Can anyone give me an example of their usage of git-annex? The project looks interesting, but the most immediate usage I see would be to add big files (e.g. a database dump, PDF documentation, etc.) to a git repository. What else do people use it for?
I use it to manage my "archive" folder, which contains large binary files which rarely change. This includes music, some tv series, operating system .iso images, backups of retired computers, etc..
The great thing about git annex is that each clone of the repository has the entire tree structure of the repository, but by default has none of the data. So if I'm going on a trip I can just cd into the right folder on my laptop and type "git annex get ." or "git annex get Windows*.iso". Being able to tab-complete all the files in the annex even though you don't have a copy of most of them makes it very convenient.

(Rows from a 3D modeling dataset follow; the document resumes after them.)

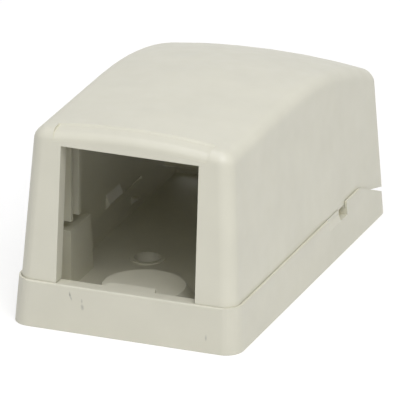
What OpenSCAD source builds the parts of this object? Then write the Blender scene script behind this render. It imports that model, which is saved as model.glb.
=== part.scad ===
// Surface mount jack box: a shallow mounting base and a snap-on cover with one front port.
// Millimetres, +Z up, origin at the centre of the underside, front port toward -Y.

/* [Overall] */
// Width of the base at the mounting surface
body_w = 34; // [32:0.5:40]
// Length of the base at the mounting surface
body_l = 60; // [56:0.5:72]
// Height of the cover's crown above the mounting surface
total_h = 29.3; // [28:0.1:34]
// Radius of the upright corners
corner_r = 2.6; // [2.3:0.1:4]
// Lean of the side walls, sideways per unit of height
side_draft = 0.062; // [0.03:0.005:0.08]
// Lean of the front face, backward per unit of height
front_draft = 0.092; // [0.04:0.005:0.12]
// Lean of the rear face, forward per unit of height
rear_draft = 0.045; // [0.02:0.005:0.08]

/* [Cover] */
// Thickness of the cover's side and rear walls
wall = 1.4; // [1.2:0.1:2]
// Thickness of the cover's front wall
front_wall = 2.1; // [1.4:0.1:2.4]
// Thickness of the cover's roof
roof = 1.6; // [1.3:0.1:2.2]
// Radius of the rounding along the roof's front and sides
roof_r = 1.8; // [1.2:0.1:2]
// Radius of the cover's upright corners at the rear
rear_corner_r = 0.8; // [0.5:0.1:1.2]
// Radius of the rounding along the roof's rear edge
rear_edge_r = 0.5; // [0.3:0.1:0.8]
// Radius of the roof's crown from side to side
crown_r = 95; // [80:1:160]
// Distance from the front at which the roof starts to fall
fall_start = 27; // [20:1:34]
// Radius of the roof's fall toward the rear
fall_r = 78; // [70:1:120]
// Height of the cover's lower edge at its rear face
cover_rear_z = 3.5; // [3.2:0.1:4.5]
// Distance from the rear at which the cover's lower edge starts to fall
skirt_fall = 9.5; // [7:0.5:12]

/* [Port] */
// Width of the front port at its foot
port_w = 20.7; // [18:0.1:22]
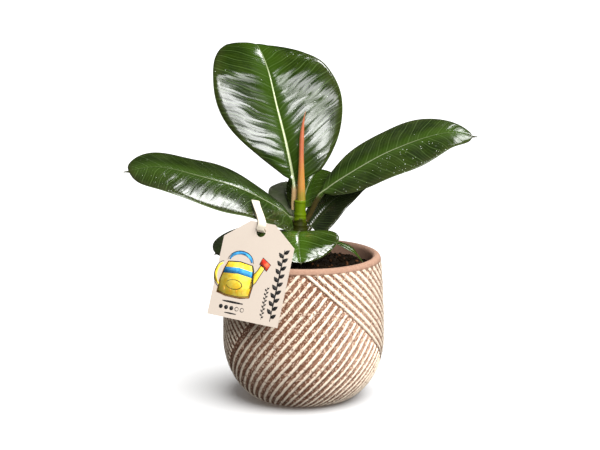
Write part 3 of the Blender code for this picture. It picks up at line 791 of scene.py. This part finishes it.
def leaf_rings(leaf, rows, across, vein_pitch):
    """The leaf's rings, and readings at each of their points."""
    line = midline(leaf)
    start = STALK_IN_STEM + leaf["petiole"]
    blade_length = travelled(line)[-1] - start
    stalk_rows = max(8, int(leaf["petiole"] / 0.8))
    distances = np.concatenate([np.linspace(0, start, stalk_rows, endpoint=False),
                                start + blade_length * (1 - np.cos(np.linspace(0, math.pi, rows))) / 2])
    centre, direction = along(line, distances)
    v = (distances[:, None] - start) / blade_length    # below 0 on the stalk, 1 at the tip
    blade = ease(v, 0.0, leaf.get("flare", 0.07))
    faces = np.broadcast_to(np.array(leaf["faces"], float), (2, 3))
    face = faces[0] + (faces[1] - faces[0]) * np.clip(v, 0, 1)
    up = unit(face - (face * direction).sum(1)[:, None] * direction)
    side = np.cross(direction, up)
    size = leaf["width"] / FULL_WIDTH

    t = np.linspace(-1, 1, across + 1)
    t = np.sign(t) * np.abs(t) ** 1.35    # across the blade, with more points at the midrib
    far = np.abs(t)

    def by_side(option):
        left, right = both(leaf.get(option, 0.0))
        return np.where(t > 0, right, left)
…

The numcopies constraints also help enforce redundancy on the data. I could use raid to have local redundancy, but that only protects against a harddisk crashing. If I have four repositories in different physical locations and set numcopies to three, then git annex helps make sure there are always enough copies of a file (in three different physical locations), so I won't lose data even if my house burns down.
I think you can automate most or all of that with the git annex assistant now (and I think most of its functionality is exposed as commandline commands as well, so you don't have to use the GUI if you don't want to).